After months of deliberations, Bush outlined his new strategy on Iraq in a television prime-time address Wednesday night, which included political, economic, military, and diplomatic steps for the United States to "succeed" in Iraq, but a centerpiece of his plan -- sending 215,000 more US soldiers to Iraq -- immediately drew fire from Democrats and some Republicans.

"While we all want to see a stable and peaceful Iraq, many current and former senior military leaders have made clear that sending more American combat troops does not advance that goal," warned House Speaker Nancy Pelosi, Senate Majority Leader Harry Reid and other Democratic leaders in a statement.

Some Republicans, including Senators Gordon Smith, Susan Collins and Sam Brownback, have also expressed opposition to sending more troops to Baghdad.

Current and former US military officials warned that the proposed surge of American troops in Iraq might touch off a more dangerous phase of the war.

"There will be more violence than usual because of the surge, and a surge with more casualties plays up on the international stage," a senior Army official told The Washington Post.

Even the president himself predicted in his speech that it would be a "bloody" year in 2007.

"The terrorists and insurgents in Iraq are without conscience, and they will make the year ahead bloody and violent," he said.

He forewarned the American public that even if the new strategy worked exactly as planned, deadly acts of violence would continue and more Iraqi and American casualties should be expected.

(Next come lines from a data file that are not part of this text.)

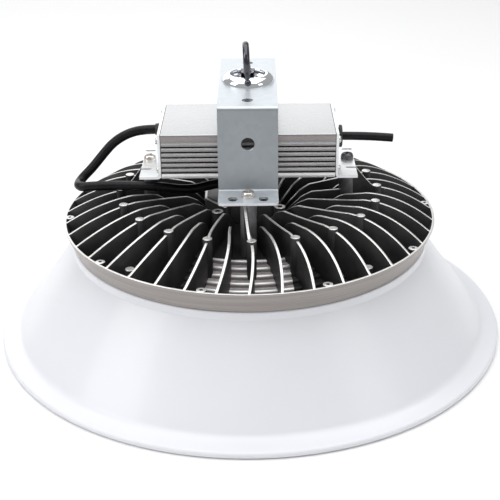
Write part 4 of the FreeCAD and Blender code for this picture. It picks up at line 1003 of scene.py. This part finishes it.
def case_shape():
    """Tube along x: the section outside, and inside the same points clipped to the cavity's box."""
    outer, half = case_section(), CASE_HALF_LENGTH
    reach = CASE_HALF_DEPTH - CASE_WALL
    inner = np.stack([np.clip(outer[:, 0], -reach, reach),
                      np.clip(outer[:, 1], CASE_FOOT + CASE_WALL, CASE_TOP - CASE_WALL)], -1)
    loops = [np.column_stack([np.full(len(loop), x), loop])
             for loop, x in ((outer, -half), (outer, half), (inner, half), (inner, -half))]
    return np.concatenate(loops), grid_faces(4, len(outer), closed_rows=True)


# ---------------------------------------------------------------- operators

class HIGHBAY_OT_stage(bpy.types.Operator):
    """Camera, pale floor and soft studio lights"""

    bl_idname = "highbay.stage"
    bl_label = "Stage"
    bl_options = {"REGISTER", "UNDO"}

    def execute(self, context):
        self.camera(context.scene)
        self.floor(context.scene)
        self.studio(context.scene)
        return {"FINISHED"}

    def camera(self, scene):
        """Long lens from the front, a little above the hook."""
        camera = bpy.data.cameras.new("camera")
        camera.lens = CAMERA_LENS
        camera.sensor_width = 36.0
        camera.clip_start = 0.05
        view = bpy.data.objects.new("camera", camera)
        tilt = math.pi / 2 - math.radians(CAMERA_DIP)
        view.matrix_world = (Matrix.Translation(CAMERA_PLACE)
                             @ Matrix.Rotation(CAMERA_BEARING, 4, "Z")
                             @ Matrix.Rotation(tilt, 4, "X")
                             @ Matrix.Rotation(CAMERA_ROLL, 4, "Z"))
        scene.collection.objects.link(view)
        scene.camera = view

    def floor(self, scene):
        """Flat square with a soft pale finish."""
        reach = FLOOR_REACH
        corners = [(x, y, -FLOOR_DROP) for x, y in
                   ((-reach, -reach), (reach, -reach), (reach, reach), (-reach, reach))]
        mesh = bpy.data.meshes.new("floor")
        mesh.from_pydata(corners, [], [(0, 1, 2, 3)])
        mesh.materials.append(grained("pale_floor", (0.92, 0.92, 0.925), (0.90, 0.90, 0.905), 0.65,
                                      spacing=(0.02,) * 3, depth=1e-5, size=0.4))
        floor = bpy.data.objects.new("floor", mesh)
        scene.collection.objects.link(floor)

    def studio(self, scene):
        """Even white surroundings, and square lamps aimed at the middle of the light. The backdrop
        lamp shows in reflections alone."""
        world = bpy.data.worlds.new("studio")
        world.use_nodes = True
        sky = world.node_tree.nodes["Background"]
        sky.inputs["Color"].default_value = (1.0, 1.0, 1.0, 1)
        sky.inputs["Strength"].default_value = SKY_STRENGTH
        scene.world = world
        scene.view_settings.view_transform = "Standard"
        for name, place, reach, power in STUDIO_LIGHTS:
            lamp = bpy.data.lights.new(name, "AREA")
            lamp.shape = "RECTANGLE"
            lamp.size, lamp.size_y = reach
            lamp.energy = power
            made = bpy.data.objects.new(name, lamp)
            aim = Vector((0, 0, 0.1)) - Vector(place)
            made.matrix_world = (Matrix.Translation(place)
                                 @ aim.to_track_quat("-Z", "Y").to_matrix().to_4x4())
            made.visible_diffuse = name != "backdrop"
            scene.collection.objects.link(made)


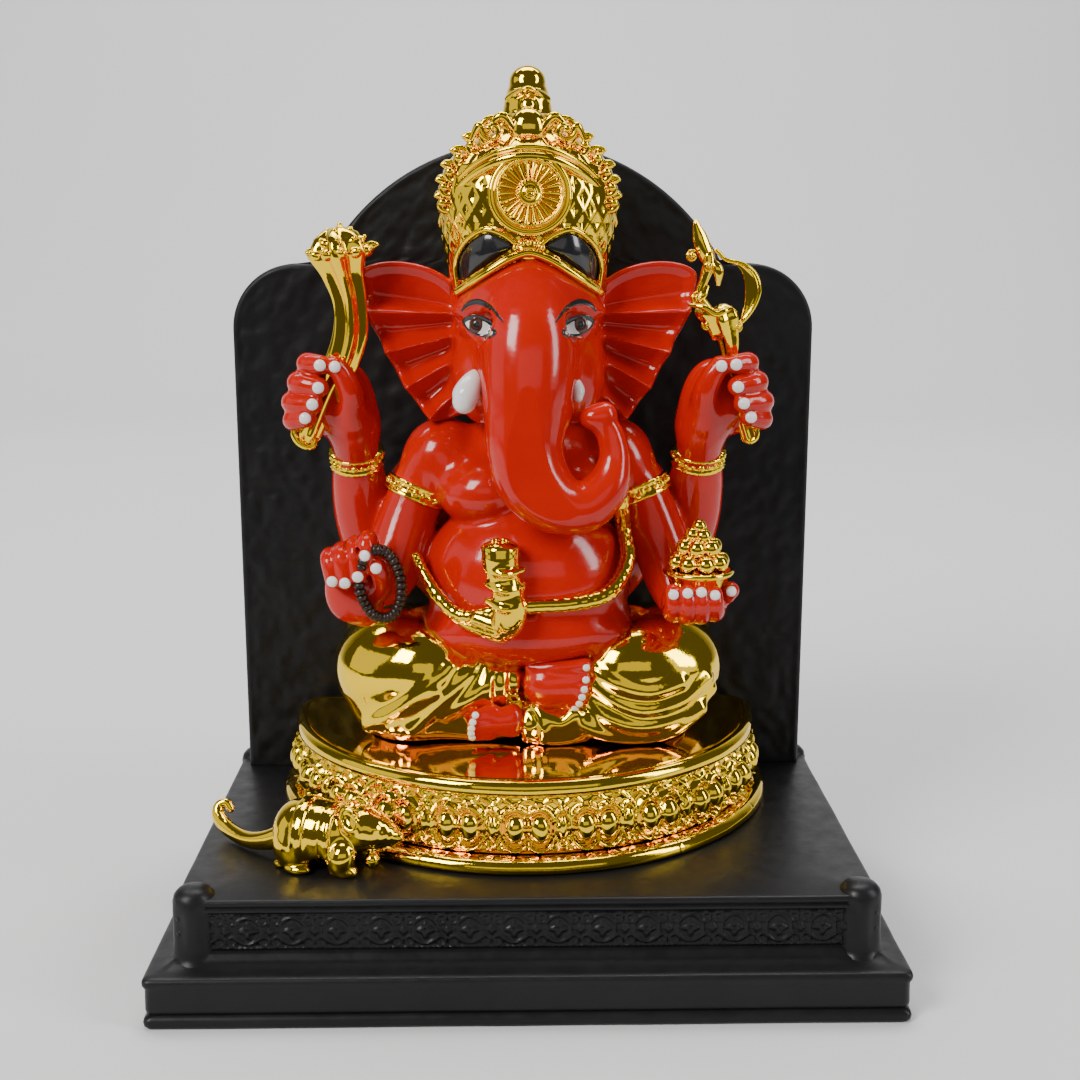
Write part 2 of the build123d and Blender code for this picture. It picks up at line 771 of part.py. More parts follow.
def boxes_meet(a, b):
    apart_x = a.min.X > b.max.X or b.min.X > a.max.X
    apart_y = a.min.Y > b.max.Y or b.min.Y > a.max.Y
    apart_z = a.min.Z > b.max.Z or b.min.Z > a.max.Z
    return not (apart_x or apart_y or apart_z)


def bedded(pieces, fixed):
    """Trim each piece, in order, against the fixed shapes and the pieces placed before it."""
    placed = {}
    near = [(shape, shape.bounding_box()) for shape in fixed]
    for name, shapes in pieces.items():
        solids = []
        for shape in shapes:
            box = shape.bounding_box()
            meets = [other for other, other_box in near if boxes_meet(box, other_box)]
            solids.append(trimmed(shape, *meets))
        near += [(solid, solid.bounding_box()) for solid in solids]
        placed[name] = grouped([Pos(figure_x, 0, 0) * solid for solid in solids])
    return placed


def figure_nodes():
    pieces = {
        "neck_dowel": [neck_dowel()],
        "left_foot": [left_foot()],
        "right_foot": [right_foot()],
        "left_leg": [leg()],
        "right_leg": [mirrored(leg())],
        "front_pleats": [front_pleats()],
        "hip_cloth": [hip_cloth()],
        "torso": [torso()],
        "head": [head()],
        "trunk": [trunk()],
        "left_tusk": [left_tusk()],
        "right_tusk": [right_tusk()],
        "left_ear": [left_ear()],
        "right_ear": [mirrored(left_ear())],
        "snake_hood": [snake_hood()],
        "thread_snake": [thread_snake()],
        "axe_shaft": [axe_shaft()],
        "axe_head": [axe_head()],
        "flower_stem": [flower_stem()],
        "sweet_bowl": [sweet_bowl()],
        "sweets": sweets(),
        "upper_left_hand": [fist(-1)],
        "upper_right_hand": [fist(1)],
        "lower_left_hand": [lower_left_hand()],
        "lower_right_hand": [lower_right_hand()],
        "lower_left_arm": [lower_left_arm()],
        "lower_right_arm": [lower_right_arm()],
        "upper_left_arm": [upper_left_arm()],
        "upper_right_arm": [mirrored(upper_left_arm())],
        "bracelets": bracelets(),
        "armlets": armlets(),
        "rosary": rosary(),
        "brow_band": [brow_band()],
        "crown_insets": crown_insets(),
        "crown_body": [crown_body()],
        "crown_rosette": [crown_rosette()],
        "crown_crest": [crown_crest()],
        "crown_finial": [crown_finial()],
    }
    top_surface = Pos(0, 0, seat - 10) * Box(200, 200, 20)
    return bedded(pieces, [top_surface] + figure_dowels())


def build():
    nodes = stand_nodes()
    nodes.update(mouse_nodes(nodes["pedestal_foot_rim"], nodes["pedestal_lotus_panels"]))
    nodes.update(figure_nodes())
    return nodes


os.makedirs("parts", exist_ok=True)
for node_name, node_shape in build().items():
    export_step(node_shape, f"parts/{node_name}.step")
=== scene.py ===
"""Looks of the seated figure on its gold pedestal, black plinth and arched backdrop.

Shapes are worked out in millimetres in the frame's axes and become metres in piece().
The figure's own shapes are measured from its centre line, which shift() puts back in place.
"""

import json
import math

import bmesh
import bpy
import numpy as np
from mathutils import Euler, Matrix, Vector
from mathutils.bvhtree import BVHTree

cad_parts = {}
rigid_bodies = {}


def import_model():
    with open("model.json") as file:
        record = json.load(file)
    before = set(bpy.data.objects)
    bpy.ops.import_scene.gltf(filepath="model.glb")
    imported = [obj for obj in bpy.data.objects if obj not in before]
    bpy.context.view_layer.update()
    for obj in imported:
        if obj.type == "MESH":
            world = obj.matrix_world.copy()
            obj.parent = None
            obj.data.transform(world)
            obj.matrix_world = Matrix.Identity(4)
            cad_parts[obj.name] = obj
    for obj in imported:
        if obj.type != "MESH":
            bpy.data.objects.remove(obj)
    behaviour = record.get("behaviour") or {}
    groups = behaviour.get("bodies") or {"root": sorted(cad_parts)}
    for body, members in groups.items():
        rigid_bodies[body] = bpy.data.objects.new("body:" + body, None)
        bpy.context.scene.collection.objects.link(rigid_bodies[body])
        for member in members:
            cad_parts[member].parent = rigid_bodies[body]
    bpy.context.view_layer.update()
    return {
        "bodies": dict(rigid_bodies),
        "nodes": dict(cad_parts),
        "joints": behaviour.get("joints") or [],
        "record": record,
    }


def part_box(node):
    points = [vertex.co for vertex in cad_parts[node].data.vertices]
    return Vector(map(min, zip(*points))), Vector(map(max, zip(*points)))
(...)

"The year ahead will demand more patience, sacrifice, and resolve," the president said.
 
By stepping up US military presence in Iraq, Bush was not only inviting a clash with the Democrats who now controlled Congress, he was also ignoring the results of the November elections in which the unpopular war helped the Democrats retake control of the legislature, rejecting the central recommendations of the bipartisan Iraq Study Group and flouting the advice of some of his own generals, analysts said.

"It's more than a risk, it's a riverboat gamble," said Leon E. Panetta, a Democratic member of the Iraq Study Group.

Panetta said under the US system, there was no question the president was able to deploy the troops and Congress was unable to stop him.

"But he's going to face so many battles over these next few months, on funding for the war, on every decision he makes, that he's basically taking the nation into another nightmare of conflict over a war that no one sees any end to," he said.

With the majority of Americans opposed to Bush's call to send more US troops to Iraq, Democratic leaders planned to bring nonbinding resolutions to a vote in the Senate and the House that would express opposition to any troop build-up, and observers said Democrats could try to tie Bush's hands by setting conditions on the use of tax dollars.
 
"Failure in Iraq would be a disaster for the United States," Bush warned the American public in his address.

The disaster was Bush's war and he had already failed, an editorial published by The New York Times on Thursday said.

The Iraq war "has reached the point that merely prolonging it could make a bad ending even worse," and "without a real plan to bring it to a close ... There is nothing ahead but even greater disaster in Iraq," the article said.